感心したのがスライドドアの飛び出し幅が小さいということ。ボディがペラペラということもあるが、これくらいの飛び出し幅ならばほとんど気にすることなく開けても大丈夫だと思う。車幅は1.8mだが実際の運用はなんだかんだいって最近のノアとほとんど変わらない印象を受ける。
 インテリアが高級ではないが、いい時代の日産車。素材自体は大して高級ではないが色合いやデザインがそこそこ垢抜けていていい印象だ。買うならブラックではなくアイボリーがいい。

総評

 ミニバンを続けて乗ってきたわけだが、当初取り回しに苦労すると考えていたが意外と悪くなくて、このスペースと引き換えならばこのサイズと取り回しならいいかもと思ってしまった。基本乗り味もそんな悪くなくて、なんていうか90年台くらいの欧州車っぽい感じもある。ずっと乗り続けていたなら、今でも悪くないから車検とって乗っておこうと思わせる愛着感を感じる。
 一方で安全性に関しては今の水準からすると低すぎて、正直ファミリーカーとしてはちょっと、買うにはいろいろと考えてしまうレベルである。
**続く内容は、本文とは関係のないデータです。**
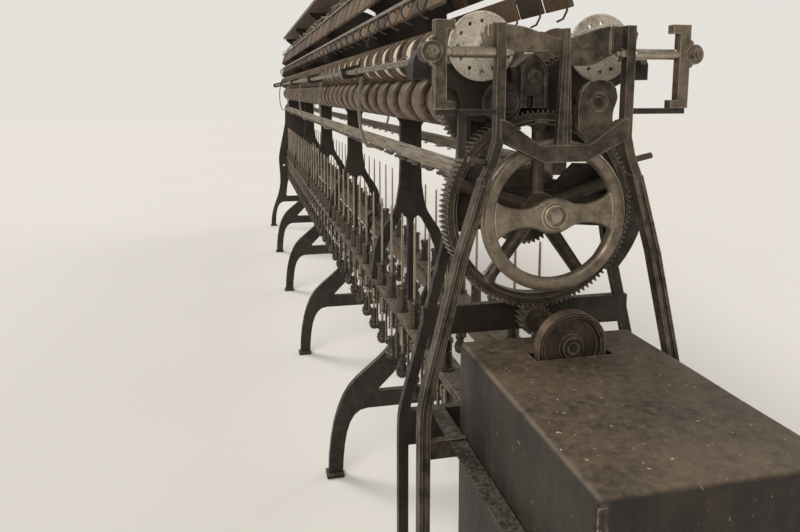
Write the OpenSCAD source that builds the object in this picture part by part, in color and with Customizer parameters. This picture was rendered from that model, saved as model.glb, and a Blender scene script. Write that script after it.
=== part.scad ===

この車がきちんと改良されて安全性もアップデートされていたならば、結構真面目に購入検討してたと思う車であるのに残念。E52に関しては、苦戦しえるようだが、E51からの乗り換えとしてはなかなか考えにくいとは、ぱっと乗ってみてだけでも感じる次第だ。それはMPVが先代から現行に変わった時にもいえることで、この手のユーザー層はユーティリティが安全と走行性能のためにスポイルされることになかなか理解されにくいのはいつの時代も一緒だと感じる。エンジニアにはなかなか理解できないのだが、ママチャリにハンドリングに影響でるからとカゴを小さくしては売れないのだ。